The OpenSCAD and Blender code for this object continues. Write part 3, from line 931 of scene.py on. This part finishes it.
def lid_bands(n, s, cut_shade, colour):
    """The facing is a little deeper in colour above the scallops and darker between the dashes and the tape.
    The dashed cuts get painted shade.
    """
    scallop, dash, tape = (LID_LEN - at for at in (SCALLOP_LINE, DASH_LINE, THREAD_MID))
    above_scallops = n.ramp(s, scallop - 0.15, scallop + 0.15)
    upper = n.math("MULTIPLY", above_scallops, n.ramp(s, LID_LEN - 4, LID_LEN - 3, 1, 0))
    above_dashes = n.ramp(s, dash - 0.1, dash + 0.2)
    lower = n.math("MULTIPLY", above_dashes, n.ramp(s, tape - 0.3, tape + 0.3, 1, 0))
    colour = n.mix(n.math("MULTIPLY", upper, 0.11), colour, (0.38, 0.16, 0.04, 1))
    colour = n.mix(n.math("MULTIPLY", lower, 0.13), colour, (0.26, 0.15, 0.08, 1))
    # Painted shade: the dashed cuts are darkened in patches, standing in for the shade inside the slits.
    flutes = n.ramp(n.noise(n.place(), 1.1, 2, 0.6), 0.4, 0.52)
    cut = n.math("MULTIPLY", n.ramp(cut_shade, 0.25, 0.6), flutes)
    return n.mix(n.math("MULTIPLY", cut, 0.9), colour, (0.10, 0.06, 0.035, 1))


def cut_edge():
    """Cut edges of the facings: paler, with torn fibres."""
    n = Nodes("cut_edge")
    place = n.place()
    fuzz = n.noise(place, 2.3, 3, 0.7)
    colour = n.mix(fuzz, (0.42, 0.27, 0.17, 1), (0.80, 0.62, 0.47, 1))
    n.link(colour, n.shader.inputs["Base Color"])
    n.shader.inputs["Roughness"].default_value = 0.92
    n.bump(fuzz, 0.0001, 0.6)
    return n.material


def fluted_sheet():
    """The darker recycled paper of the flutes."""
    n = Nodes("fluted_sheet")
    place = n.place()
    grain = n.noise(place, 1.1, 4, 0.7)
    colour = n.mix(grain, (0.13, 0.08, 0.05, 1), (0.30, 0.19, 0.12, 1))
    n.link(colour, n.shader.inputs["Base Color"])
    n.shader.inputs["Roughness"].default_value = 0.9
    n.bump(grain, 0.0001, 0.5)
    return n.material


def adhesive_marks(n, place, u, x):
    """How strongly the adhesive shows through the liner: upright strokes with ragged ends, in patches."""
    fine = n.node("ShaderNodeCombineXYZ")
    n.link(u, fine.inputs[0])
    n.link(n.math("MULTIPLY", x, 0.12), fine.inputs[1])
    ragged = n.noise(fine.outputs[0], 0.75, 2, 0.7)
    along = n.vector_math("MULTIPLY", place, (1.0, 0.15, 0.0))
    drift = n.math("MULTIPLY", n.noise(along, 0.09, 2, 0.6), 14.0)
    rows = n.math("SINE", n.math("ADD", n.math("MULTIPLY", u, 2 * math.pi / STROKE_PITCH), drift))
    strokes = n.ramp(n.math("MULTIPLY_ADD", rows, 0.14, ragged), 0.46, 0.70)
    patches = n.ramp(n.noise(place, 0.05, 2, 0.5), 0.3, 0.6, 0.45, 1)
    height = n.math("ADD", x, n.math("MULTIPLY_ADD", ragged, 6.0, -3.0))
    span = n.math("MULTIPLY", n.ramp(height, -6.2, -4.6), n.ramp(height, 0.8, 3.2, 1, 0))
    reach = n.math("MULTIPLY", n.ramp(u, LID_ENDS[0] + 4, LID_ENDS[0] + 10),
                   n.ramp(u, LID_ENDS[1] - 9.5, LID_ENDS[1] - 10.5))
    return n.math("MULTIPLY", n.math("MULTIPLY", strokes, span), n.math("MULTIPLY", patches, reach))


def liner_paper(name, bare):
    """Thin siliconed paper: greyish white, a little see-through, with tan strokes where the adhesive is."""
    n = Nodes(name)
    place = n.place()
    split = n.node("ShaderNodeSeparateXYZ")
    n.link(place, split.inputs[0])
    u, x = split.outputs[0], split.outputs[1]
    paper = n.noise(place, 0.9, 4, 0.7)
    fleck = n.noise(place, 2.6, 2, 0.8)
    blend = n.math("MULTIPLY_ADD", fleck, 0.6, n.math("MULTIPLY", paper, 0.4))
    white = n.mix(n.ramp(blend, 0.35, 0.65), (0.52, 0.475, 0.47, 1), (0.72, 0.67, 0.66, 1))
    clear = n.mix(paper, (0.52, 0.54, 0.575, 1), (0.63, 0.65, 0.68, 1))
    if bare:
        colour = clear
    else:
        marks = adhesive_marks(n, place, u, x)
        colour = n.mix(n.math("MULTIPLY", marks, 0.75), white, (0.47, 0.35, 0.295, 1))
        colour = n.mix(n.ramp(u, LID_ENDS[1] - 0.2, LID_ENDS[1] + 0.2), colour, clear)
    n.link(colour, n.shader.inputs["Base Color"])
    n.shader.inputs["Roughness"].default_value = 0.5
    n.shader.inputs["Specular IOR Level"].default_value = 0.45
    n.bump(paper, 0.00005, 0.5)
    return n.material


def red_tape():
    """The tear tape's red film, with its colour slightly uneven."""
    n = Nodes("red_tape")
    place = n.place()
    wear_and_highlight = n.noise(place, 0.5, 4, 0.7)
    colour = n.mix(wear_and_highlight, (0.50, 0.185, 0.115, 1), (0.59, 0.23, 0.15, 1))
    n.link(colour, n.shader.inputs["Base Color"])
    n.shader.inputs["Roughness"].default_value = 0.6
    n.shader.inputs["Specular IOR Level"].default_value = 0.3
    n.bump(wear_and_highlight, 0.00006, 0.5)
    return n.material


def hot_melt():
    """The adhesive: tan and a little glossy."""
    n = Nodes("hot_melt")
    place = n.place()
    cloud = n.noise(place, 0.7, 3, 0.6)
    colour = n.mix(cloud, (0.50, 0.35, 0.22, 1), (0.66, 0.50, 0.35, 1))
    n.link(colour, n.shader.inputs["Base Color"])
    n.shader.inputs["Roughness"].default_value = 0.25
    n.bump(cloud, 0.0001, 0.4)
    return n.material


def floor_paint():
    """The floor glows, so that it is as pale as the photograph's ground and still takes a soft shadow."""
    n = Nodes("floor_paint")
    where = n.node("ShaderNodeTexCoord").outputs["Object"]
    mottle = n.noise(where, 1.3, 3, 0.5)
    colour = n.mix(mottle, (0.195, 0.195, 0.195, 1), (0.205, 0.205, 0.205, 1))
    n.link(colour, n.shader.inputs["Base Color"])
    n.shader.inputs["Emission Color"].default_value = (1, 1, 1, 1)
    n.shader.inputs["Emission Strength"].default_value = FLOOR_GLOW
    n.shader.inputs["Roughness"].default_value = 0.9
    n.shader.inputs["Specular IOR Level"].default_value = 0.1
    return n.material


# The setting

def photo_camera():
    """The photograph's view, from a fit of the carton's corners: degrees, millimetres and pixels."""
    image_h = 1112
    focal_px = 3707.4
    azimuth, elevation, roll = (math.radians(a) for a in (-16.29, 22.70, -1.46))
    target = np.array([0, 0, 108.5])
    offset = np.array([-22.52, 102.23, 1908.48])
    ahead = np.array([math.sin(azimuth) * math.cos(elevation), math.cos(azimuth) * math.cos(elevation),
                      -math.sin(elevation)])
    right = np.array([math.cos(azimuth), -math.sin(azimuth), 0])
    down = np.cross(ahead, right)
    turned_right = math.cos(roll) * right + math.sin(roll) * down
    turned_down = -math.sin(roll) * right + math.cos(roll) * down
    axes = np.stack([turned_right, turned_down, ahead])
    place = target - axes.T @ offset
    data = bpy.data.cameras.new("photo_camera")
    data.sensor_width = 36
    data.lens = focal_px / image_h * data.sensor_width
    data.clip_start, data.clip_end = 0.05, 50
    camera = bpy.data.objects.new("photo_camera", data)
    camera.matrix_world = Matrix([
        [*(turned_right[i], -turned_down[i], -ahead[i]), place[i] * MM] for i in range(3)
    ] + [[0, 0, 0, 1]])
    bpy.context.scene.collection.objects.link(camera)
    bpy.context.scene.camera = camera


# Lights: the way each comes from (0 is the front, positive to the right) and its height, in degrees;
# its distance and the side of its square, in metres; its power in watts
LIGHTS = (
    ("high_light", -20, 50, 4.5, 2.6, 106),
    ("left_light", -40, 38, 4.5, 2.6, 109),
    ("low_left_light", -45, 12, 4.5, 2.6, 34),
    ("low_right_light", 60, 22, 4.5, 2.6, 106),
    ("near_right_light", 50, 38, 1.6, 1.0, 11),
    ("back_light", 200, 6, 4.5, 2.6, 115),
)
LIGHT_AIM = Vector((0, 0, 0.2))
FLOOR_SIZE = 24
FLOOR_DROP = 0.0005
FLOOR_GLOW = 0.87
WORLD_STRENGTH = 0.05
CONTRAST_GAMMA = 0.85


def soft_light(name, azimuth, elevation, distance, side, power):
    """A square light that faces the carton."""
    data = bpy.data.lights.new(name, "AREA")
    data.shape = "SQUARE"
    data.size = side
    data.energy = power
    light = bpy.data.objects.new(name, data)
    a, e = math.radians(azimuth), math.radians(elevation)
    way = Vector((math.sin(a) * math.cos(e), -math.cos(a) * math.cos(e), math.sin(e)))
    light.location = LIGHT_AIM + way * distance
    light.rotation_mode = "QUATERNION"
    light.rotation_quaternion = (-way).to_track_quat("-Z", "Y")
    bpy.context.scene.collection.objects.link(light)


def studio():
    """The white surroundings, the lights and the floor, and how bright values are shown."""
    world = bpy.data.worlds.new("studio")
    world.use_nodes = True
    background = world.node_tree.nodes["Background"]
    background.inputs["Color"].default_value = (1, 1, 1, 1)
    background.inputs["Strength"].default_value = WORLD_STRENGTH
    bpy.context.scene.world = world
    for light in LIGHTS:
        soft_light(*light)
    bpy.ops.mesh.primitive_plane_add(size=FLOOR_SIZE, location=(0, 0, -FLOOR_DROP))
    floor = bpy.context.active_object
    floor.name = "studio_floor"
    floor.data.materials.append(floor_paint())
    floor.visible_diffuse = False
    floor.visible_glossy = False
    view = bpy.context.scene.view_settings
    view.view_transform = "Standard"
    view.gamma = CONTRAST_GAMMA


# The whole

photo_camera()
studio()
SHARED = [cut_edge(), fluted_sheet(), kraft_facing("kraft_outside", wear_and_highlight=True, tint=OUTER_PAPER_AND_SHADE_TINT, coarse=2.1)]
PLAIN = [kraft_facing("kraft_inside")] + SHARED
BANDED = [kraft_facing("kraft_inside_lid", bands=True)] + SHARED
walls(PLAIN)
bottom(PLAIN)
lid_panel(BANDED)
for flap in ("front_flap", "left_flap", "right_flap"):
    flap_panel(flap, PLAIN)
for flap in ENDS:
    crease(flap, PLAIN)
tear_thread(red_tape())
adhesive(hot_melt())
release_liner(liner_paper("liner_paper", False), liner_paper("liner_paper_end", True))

▬▬▬▬▬▬▬▬▬▬

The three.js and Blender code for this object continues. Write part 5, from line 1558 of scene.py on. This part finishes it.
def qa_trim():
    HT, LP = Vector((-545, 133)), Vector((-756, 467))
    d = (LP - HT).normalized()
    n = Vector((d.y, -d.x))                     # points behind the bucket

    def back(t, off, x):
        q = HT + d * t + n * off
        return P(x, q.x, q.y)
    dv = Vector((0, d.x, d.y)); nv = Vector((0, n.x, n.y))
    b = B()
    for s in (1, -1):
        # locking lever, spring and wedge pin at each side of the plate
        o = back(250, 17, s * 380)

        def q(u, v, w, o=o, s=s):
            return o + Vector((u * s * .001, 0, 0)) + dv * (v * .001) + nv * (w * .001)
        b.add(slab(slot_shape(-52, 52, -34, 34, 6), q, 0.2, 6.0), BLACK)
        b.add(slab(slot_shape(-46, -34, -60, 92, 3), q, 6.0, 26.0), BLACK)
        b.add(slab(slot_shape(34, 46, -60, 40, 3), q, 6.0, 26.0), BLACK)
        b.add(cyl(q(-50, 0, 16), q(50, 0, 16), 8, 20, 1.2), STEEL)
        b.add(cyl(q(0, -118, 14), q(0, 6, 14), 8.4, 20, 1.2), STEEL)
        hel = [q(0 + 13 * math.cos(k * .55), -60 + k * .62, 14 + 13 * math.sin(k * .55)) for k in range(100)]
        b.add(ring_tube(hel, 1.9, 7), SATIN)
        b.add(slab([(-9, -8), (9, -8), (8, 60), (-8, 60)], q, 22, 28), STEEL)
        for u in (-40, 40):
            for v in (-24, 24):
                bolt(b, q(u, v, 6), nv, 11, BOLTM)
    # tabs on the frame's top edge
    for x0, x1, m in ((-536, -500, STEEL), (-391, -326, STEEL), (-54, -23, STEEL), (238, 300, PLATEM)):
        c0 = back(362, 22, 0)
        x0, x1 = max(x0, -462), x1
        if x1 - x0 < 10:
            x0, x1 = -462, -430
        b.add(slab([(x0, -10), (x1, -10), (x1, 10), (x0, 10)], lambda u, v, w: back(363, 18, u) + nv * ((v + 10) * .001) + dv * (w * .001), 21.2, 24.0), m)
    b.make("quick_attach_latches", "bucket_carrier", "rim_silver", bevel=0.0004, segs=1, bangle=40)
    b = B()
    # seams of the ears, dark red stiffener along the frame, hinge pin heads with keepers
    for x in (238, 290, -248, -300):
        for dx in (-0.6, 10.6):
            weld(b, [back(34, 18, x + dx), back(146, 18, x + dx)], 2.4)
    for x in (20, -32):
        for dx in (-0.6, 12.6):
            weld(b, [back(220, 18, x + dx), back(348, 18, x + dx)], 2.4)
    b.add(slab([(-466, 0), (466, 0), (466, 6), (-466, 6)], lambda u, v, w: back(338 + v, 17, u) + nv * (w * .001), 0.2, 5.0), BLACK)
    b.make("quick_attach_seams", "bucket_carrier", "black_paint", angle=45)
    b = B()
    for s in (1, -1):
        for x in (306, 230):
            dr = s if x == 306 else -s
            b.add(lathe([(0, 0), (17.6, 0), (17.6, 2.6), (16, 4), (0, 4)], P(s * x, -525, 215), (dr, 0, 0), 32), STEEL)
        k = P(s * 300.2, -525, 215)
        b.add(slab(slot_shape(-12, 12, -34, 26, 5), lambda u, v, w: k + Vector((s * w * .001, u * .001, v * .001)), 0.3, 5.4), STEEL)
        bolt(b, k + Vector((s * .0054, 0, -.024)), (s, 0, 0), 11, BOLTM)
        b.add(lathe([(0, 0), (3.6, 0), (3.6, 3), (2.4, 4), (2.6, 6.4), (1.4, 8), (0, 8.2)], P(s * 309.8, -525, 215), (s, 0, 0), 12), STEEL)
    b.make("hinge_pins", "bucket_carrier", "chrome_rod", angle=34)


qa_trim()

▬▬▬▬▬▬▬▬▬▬

**Requirement**:
From the entries above, give again exactly the lines running from the line with "The three.js and" to the line with "o = back(250, 17, s * 380)"; include both of those lines.

**Exercise answer**:
The three.js and Blender code for this object continues. Write part 5, from line 1558 of scene.py on. This part finishes it.
def qa_trim():
    HT, LP = Vector((-545, 133)), Vector((-756, 467))
    d = (LP - HT).normalized()
    n = Vector((d.y, -d.x))                     # points behind the bucket

    def back(t, off, x):
        q = HT + d * t + n * off
        return P(x, q.x, q.y)
    dv = Vector((0, d.x, d.y)); nv = Vector((0, n.x, n.y))
    b = B()
    for s in (1, -1):
        # locking lever, spring and wedge pin at each side of the plate
        o = back(250, 17, s * 380)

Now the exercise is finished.